Stated goal
Return all of the data exactly as given.

Excerpted data
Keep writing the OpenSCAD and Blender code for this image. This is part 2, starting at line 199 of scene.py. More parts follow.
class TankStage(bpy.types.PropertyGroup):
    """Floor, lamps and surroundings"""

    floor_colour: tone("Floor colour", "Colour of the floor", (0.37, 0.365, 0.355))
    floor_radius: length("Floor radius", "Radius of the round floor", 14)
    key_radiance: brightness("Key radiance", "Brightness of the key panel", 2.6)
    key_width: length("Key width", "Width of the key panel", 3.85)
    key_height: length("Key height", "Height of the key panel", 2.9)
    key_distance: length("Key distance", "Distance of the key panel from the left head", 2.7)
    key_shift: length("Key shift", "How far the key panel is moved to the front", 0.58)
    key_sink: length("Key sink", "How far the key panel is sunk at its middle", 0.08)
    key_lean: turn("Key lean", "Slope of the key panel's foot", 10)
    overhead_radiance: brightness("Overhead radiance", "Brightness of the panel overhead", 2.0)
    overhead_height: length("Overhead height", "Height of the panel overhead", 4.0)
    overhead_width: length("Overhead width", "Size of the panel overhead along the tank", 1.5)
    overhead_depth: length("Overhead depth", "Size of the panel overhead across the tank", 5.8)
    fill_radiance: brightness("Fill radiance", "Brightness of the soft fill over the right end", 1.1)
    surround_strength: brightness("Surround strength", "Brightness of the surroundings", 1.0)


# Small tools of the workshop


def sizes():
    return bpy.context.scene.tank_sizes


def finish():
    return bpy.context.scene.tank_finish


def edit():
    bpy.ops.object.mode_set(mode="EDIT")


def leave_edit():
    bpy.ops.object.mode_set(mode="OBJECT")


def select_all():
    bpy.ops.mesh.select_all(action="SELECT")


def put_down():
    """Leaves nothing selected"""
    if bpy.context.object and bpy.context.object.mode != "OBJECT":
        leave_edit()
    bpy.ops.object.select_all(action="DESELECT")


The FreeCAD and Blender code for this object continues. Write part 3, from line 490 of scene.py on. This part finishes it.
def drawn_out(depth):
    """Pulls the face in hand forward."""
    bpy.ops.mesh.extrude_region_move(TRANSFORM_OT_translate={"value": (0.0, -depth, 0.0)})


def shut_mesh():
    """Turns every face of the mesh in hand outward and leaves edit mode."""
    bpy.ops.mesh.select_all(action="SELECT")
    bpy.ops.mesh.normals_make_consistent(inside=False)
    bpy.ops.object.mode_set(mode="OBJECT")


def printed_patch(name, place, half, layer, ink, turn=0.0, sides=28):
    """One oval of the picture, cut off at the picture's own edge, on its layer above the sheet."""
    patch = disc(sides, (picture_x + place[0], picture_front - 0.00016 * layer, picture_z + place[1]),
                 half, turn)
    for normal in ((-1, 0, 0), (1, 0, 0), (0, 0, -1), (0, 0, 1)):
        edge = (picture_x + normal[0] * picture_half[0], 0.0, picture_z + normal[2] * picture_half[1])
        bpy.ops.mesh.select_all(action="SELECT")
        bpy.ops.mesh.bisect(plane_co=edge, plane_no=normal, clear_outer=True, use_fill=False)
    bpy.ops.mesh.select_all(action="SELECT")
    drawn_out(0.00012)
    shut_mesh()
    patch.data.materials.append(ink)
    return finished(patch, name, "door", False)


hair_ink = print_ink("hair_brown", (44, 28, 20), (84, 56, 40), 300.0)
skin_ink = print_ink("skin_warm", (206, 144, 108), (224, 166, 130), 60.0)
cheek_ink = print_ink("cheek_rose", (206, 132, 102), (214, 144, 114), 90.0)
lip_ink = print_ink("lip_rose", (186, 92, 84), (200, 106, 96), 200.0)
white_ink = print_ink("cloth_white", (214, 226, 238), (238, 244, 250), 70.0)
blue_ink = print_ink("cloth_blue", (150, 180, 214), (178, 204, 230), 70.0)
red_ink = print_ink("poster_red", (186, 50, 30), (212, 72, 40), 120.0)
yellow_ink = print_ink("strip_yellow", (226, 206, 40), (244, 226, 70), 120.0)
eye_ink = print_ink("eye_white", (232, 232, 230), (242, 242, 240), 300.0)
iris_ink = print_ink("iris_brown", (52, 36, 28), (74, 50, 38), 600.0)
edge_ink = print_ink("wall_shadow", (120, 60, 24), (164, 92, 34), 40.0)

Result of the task
Keep writing the OpenSCAD and Blender code for this image. This is part 2, starting at line 199 of scene.py. More parts follow.
class TankStage(bpy.types.PropertyGroup):
    """Floor, lamps and surroundings"""

    floor_colour: tone("Floor colour", "Colour of the floor", (0.37, 0.365, 0.355))
    floor_radius: length("Floor radius", "Radius of the round floor", 14)
    key_radiance: brightness("Key radiance", "Brightness of the key panel", 2.6)
    key_width: length("Key width", "Width of the key panel", 3.85)
    key_height: length("Key height", "Height of the key panel", 2.9)
    key_distance: length("Key distance", "Distance of the key panel from the left head", 2.7)
    key_shift: length("Key shift", "How far the key panel is moved to the front", 0.58)
    key_sink: length("Key sink", "How far the key panel is sunk at its middle", 0.08)
    key_lean: turn("Key lean", "Slope of the key panel's foot", 10)
    overhead_radiance: brightness("Overhead radiance", "Brightness of the panel overhead", 2.0)
    overhead_height: length("Overhead height", "Height of the panel overhead", 4.0)
    overhead_width: length("Overhead width", "Size of the panel overhead along the tank", 1.5)
    overhead_depth: length("Overhead depth", "Size of the panel overhead across the tank", 5.8)
    fill_radiance: brightness("Fill radiance", "Brightness of the soft fill over the right end", 1.1)
    surround_strength: brightness("Surround strength", "Brightness of the surroundings", 1.0)


# Small tools of the workshop


def sizes():
    return bpy.context.scene.tank_sizes


def finish():
    return bpy.context.scene.tank_finish


def edit():
    bpy.ops.object.mode_set(mode="EDIT")


def leave_edit():
    bpy.ops.object.mode_set(mode="OBJECT")


def select_all():
    bpy.ops.mesh.select_all(action="SELECT")


def put_down():
    """Leaves nothing selected"""
    if bpy.context.object and bpy.context.object.mode != "OBJECT":
        leave_edit()
    bpy.ops.object.select_all(action="DESELECT")


The FreeCAD and Blender code for this object continues. Write part 3, from line 490 of scene.py on. This part finishes it.
def drawn_out(depth):
    """Pulls the face in hand forward."""
    bpy.ops.mesh.extrude_region_move(TRANSFORM_OT_translate={"value": (0.0, -depth, 0.0)})


def shut_mesh():
    """Turns every face of the mesh in hand outward and leaves edit mode."""
    bpy.ops.mesh.select_all(action="SELECT")
    bpy.ops.mesh.normals_make_consistent(inside=False)
    bpy.ops.object.mode_set(mode="OBJECT")


def printed_patch(name, place, half, layer, ink, turn=0.0, sides=28):
    """One oval of the picture, cut off at the picture's own edge, on its layer above the sheet."""
    patch = disc(sides, (picture_x + place[0], picture_front - 0.00016 * layer, picture_z + place[1]),
                 half, turn)
    for normal in ((-1, 0, 0), (1, 0, 0), (0, 0, -1), (0, 0, 1)):
        edge = (picture_x + normal[0] * picture_half[0], 0.0, picture_z + normal[2] * picture_half[1])
        bpy.ops.mesh.select_all(action="SELECT")
        bpy.ops.mesh.bisect(plane_co=edge, plane_no=normal, clear_outer=True, use_fill=False)
    bpy.ops.mesh.select_all(action="SELECT")
    drawn_out(0.00012)
    shut_mesh()
    patch.data.materials.append(ink)
    return finished(patch, name, "door", False)


hair_ink = print_ink("hair_brown", (44, 28, 20), (84, 56, 40), 300.0)
skin_ink = print_ink("skin_warm", (206, 144, 108), (224, 166, 130), 60.0)
cheek_ink = print_ink("cheek_rose", (206, 132, 102), (214, 144, 114), 90.0)
lip_ink = print_ink("lip_rose", (186, 92, 84), (200, 106, 96), 200.0)
white_ink = print_ink("cloth_white", (214, 226, 238), (238, 244, 250), 70.0)
blue_ink = print_ink("cloth_blue", (150, 180, 214), (178, 204, 230), 70.0)
red_ink = print_ink("poster_red", (186, 50, 30), (212, 72, 40), 120.0)
yellow_ink = print_ink("strip_yellow", (226, 206, 40), (244, 226, 70), 120.0)
eye_ink = print_ink("eye_white", (232, 232, 230), (242, 242, 240), 300.0)
iris_ink = print_ink("iris_brown", (52, 36, 28), (74, 50, 38), 600.0)
edge_ink = print_ink("wall_shadow", (120, 60, 24), (164, 92, 34), 40.0)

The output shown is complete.